[BEGIN TASK INPUT]

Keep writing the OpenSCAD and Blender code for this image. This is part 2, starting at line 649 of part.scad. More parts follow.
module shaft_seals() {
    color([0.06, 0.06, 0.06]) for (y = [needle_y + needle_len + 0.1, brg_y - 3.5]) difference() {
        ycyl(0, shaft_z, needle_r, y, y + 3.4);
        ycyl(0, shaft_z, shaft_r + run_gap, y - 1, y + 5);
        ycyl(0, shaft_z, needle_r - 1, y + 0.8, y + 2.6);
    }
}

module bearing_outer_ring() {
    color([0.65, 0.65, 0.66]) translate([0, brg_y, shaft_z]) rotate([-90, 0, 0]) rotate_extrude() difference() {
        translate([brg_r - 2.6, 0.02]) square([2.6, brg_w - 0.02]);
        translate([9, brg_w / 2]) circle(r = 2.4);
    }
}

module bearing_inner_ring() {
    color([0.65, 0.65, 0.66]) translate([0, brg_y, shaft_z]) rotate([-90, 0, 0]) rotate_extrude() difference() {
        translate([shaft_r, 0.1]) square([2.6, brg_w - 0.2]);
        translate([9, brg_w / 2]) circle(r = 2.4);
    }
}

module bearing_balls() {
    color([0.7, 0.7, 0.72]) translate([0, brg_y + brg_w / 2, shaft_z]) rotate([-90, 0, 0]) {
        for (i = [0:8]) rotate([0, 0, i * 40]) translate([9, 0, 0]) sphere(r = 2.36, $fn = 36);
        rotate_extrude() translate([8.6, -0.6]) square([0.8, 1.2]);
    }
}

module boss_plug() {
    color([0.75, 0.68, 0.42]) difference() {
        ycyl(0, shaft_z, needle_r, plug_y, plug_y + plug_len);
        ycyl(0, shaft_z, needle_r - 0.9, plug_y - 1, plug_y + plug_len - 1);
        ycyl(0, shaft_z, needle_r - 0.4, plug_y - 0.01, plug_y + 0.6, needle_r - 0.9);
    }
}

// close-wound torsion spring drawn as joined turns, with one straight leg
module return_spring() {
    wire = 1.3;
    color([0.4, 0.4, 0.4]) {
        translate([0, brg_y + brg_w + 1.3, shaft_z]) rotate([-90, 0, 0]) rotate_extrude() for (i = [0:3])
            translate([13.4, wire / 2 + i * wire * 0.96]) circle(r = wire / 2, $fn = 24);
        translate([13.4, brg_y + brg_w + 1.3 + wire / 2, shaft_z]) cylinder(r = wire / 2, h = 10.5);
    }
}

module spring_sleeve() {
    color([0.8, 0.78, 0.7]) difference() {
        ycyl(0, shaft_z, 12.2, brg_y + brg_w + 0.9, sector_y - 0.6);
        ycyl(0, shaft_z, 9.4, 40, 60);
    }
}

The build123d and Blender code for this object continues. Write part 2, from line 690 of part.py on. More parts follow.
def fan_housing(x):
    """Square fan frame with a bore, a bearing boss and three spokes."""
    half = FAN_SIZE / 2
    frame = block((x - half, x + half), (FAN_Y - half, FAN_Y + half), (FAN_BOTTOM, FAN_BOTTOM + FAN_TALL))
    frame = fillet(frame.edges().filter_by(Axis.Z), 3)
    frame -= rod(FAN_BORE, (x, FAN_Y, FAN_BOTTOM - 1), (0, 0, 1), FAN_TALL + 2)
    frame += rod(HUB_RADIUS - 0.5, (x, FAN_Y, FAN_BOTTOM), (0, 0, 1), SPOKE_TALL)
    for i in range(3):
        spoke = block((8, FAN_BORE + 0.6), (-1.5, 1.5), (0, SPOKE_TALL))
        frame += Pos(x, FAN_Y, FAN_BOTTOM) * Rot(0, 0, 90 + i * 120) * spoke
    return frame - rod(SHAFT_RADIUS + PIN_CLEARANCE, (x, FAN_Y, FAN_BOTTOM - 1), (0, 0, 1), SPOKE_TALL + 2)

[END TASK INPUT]

Take the line that contains "The build123d and" and each line after it down to the last of the records, and retype them exactly; add nothing else.

OUTPUT FOR THIS TASK:
The build123d and Blender code for this object continues. Write part 2, from line 690 of part.py on. More parts follow.
def fan_housing(x):
    """Square fan frame with a bore, a bearing boss and three spokes."""
    half = FAN_SIZE / 2
    frame = block((x - half, x + half), (FAN_Y - half, FAN_Y + half), (FAN_BOTTOM, FAN_BOTTOM + FAN_TALL))
    frame = fillet(frame.edges().filter_by(Axis.Z), 3)
    frame -= rod(FAN_BORE, (x, FAN_Y, FAN_BOTTOM - 1), (0, 0, 1), FAN_TALL + 2)
    frame += rod(HUB_RADIUS - 0.5, (x, FAN_Y, FAN_BOTTOM), (0, 0, 1), SPOKE_TALL)
    for i in range(3):
        spoke = block((8, FAN_BORE + 0.6), (-1.5, 1.5), (0, SPOKE_TALL))
        frame += Pos(x, FAN_Y, FAN_BOTTOM) * Rot(0, 0, 90 + i * 120) * spoke
    return frame - rod(SHAFT_RADIUS + PIN_CLEARANCE, (x, FAN_Y, FAN_BOTTOM - 1), (0, 0, 1), SPOKE_TALL + 2)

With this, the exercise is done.